-- start Task input --
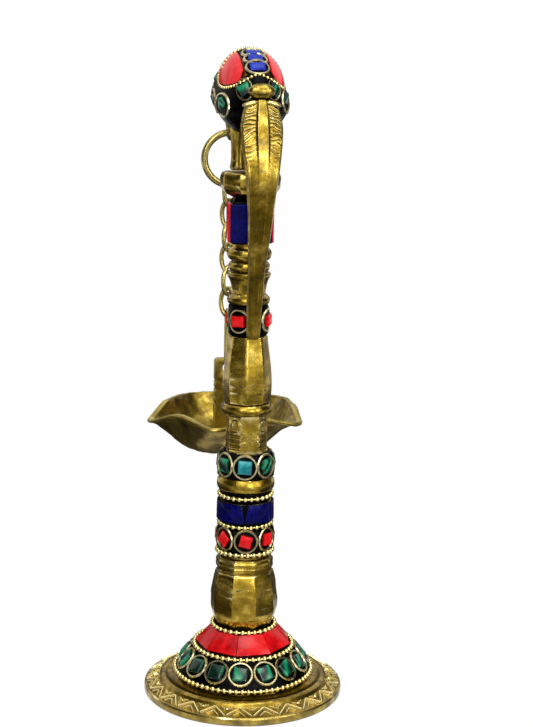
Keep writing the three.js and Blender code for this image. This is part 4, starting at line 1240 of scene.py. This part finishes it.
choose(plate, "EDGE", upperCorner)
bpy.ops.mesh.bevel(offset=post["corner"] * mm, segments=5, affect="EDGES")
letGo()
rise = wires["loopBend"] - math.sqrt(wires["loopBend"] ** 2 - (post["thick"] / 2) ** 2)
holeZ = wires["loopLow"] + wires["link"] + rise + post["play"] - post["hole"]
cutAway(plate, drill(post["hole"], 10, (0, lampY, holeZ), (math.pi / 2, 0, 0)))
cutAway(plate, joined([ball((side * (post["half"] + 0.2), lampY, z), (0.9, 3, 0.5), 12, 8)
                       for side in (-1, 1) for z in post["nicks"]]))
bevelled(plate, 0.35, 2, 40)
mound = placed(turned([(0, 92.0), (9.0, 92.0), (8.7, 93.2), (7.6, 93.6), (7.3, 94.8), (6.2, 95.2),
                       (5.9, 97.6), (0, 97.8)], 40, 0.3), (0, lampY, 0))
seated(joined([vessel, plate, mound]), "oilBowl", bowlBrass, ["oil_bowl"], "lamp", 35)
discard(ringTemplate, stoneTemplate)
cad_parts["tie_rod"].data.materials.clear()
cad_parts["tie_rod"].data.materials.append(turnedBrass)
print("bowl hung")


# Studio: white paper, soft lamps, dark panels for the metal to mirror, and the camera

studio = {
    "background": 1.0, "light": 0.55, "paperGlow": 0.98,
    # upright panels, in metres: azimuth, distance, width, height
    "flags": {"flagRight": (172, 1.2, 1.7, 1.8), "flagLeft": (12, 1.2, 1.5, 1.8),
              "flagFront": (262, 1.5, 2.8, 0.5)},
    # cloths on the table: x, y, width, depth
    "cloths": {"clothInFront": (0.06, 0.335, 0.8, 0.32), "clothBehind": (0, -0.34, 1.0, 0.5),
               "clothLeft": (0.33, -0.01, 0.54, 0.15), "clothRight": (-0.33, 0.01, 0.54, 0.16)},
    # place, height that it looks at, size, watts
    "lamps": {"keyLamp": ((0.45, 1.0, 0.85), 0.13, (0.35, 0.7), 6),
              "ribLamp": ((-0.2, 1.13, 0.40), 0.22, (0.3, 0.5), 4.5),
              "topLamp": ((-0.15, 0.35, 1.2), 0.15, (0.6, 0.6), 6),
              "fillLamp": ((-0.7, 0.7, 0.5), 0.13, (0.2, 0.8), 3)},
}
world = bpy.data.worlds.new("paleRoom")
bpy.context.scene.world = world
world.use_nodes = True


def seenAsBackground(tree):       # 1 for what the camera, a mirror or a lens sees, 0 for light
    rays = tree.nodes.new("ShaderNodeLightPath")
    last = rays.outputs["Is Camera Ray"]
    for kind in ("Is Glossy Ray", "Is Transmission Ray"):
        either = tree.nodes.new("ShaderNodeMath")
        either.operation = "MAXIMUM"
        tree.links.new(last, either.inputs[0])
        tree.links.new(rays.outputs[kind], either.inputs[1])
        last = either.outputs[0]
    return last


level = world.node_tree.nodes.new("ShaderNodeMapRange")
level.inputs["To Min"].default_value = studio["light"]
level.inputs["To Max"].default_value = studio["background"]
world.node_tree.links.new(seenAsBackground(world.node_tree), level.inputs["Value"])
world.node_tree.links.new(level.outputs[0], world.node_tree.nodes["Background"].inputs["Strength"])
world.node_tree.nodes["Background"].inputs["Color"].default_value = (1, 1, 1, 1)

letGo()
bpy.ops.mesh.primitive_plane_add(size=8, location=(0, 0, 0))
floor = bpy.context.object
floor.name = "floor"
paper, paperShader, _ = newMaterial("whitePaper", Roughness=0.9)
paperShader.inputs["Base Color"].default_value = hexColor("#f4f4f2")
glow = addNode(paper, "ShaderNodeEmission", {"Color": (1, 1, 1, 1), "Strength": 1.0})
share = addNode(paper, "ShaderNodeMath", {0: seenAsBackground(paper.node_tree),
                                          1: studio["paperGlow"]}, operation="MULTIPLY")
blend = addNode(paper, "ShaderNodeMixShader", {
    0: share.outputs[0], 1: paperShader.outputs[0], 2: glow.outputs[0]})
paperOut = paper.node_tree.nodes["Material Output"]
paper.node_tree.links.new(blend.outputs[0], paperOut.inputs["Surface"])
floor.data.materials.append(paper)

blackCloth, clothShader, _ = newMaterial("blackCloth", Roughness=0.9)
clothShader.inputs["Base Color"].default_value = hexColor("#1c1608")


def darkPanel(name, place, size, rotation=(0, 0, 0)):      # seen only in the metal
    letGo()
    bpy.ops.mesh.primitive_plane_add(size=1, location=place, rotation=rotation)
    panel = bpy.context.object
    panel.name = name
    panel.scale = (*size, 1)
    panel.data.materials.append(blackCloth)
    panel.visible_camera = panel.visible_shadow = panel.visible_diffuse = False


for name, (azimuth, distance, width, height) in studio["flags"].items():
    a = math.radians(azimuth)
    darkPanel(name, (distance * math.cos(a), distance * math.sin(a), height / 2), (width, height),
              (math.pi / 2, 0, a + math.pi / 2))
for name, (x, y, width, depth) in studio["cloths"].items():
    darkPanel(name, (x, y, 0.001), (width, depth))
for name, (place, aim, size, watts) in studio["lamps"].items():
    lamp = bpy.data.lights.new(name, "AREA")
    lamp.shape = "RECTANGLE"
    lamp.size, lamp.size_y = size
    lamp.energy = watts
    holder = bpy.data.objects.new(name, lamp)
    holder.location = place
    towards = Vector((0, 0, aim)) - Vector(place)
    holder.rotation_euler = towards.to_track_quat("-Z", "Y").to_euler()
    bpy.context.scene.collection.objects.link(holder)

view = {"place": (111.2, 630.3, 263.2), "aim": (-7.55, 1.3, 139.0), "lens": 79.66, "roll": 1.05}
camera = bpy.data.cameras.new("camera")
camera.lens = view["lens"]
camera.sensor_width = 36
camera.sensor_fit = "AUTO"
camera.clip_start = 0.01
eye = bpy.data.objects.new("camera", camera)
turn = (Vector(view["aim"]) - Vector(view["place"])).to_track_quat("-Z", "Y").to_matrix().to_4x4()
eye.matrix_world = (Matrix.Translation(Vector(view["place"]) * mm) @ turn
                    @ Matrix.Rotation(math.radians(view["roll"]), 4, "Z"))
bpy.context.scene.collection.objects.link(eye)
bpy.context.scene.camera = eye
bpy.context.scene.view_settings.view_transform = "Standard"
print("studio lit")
-- end Task input --
-- start Task input --
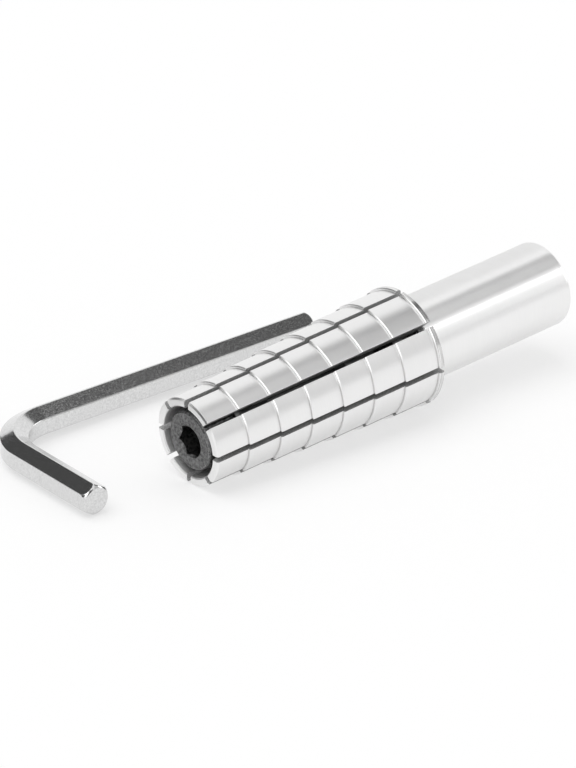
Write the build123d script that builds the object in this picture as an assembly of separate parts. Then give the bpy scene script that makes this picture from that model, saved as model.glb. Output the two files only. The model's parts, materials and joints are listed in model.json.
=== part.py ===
-- end Task input --
▶ **Problem to work on**: Retype only this portion of the data above: the line containing "Keep writing the", the line containing "world.use_nodes = True", and all lines between them, exactly.

▶ **Answer in full**:
Keep writing the three.js and Blender code for this image. This is part 4, starting at line 1240 of scene.py. This part finishes it.
choose(plate, "EDGE", upperCorner)
bpy.ops.mesh.bevel(offset=post["corner"] * mm, segments=5, affect="EDGES")
letGo()
rise = wires["loopBend"] - math.sqrt(wires["loopBend"] ** 2 - (post["thick"] / 2) ** 2)
holeZ = wires["loopLow"] + wires["link"] + rise + post["play"] - post["hole"]
cutAway(plate, drill(post["hole"], 10, (0, lampY, holeZ), (math.pi / 2, 0, 0)))
cutAway(plate, joined([ball((side * (post["half"] + 0.2), lampY, z), (0.9, 3, 0.5), 12, 8)
                       for side in (-1, 1) for z in post["nicks"]]))
bevelled(plate, 0.35, 2, 40)
mound = placed(turned([(0, 92.0), (9.0, 92.0), (8.7, 93.2), (7.6, 93.6), (7.3, 94.8), (6.2, 95.2),
                       (5.9, 97.6), (0, 97.8)], 40, 0.3), (0, lampY, 0))
seated(joined([vessel, plate, mound]), "oilBowl", bowlBrass, ["oil_bowl"], "lamp", 35)
discard(ringTemplate, stoneTemplate)
cad_parts["tie_rod"].data.materials.clear()
cad_parts["tie_rod"].data.materials.append(turnedBrass)
print("bowl hung")


# Studio: white paper, soft lamps, dark panels for the metal to mirror, and the camera

studio = {
    "background": 1.0, "light": 0.55, "paperGlow": 0.98,
    # upright panels, in metres: azimuth, distance, width, height
    "flags": {"flagRight": (172, 1.2, 1.7, 1.8), "flagLeft": (12, 1.2, 1.5, 1.8),
              "flagFront": (262, 1.5, 2.8, 0.5)},
    # cloths on the table: x, y, width, depth
    "cloths": {"clothInFront": (0.06, 0.335, 0.8, 0.32), "clothBehind": (0, -0.34, 1.0, 0.5),
               "clothLeft": (0.33, -0.01, 0.54, 0.15), "clothRight": (-0.33, 0.01, 0.54, 0.16)},
    # place, height that it looks at, size, watts
    "lamps": {"keyLamp": ((0.45, 1.0, 0.85), 0.13, (0.35, 0.7), 6),
              "ribLamp": ((-0.2, 1.13, 0.40), 0.22, (0.3, 0.5), 4.5),
              "topLamp": ((-0.15, 0.35, 1.2), 0.15, (0.6, 0.6), 6),
              "fillLamp": ((-0.7, 0.7, 0.5), 0.13, (0.2, 0.8), 3)},
}
world = bpy.data.worlds.new("paleRoom")
bpy.context.scene.world = world
world.use_nodes = True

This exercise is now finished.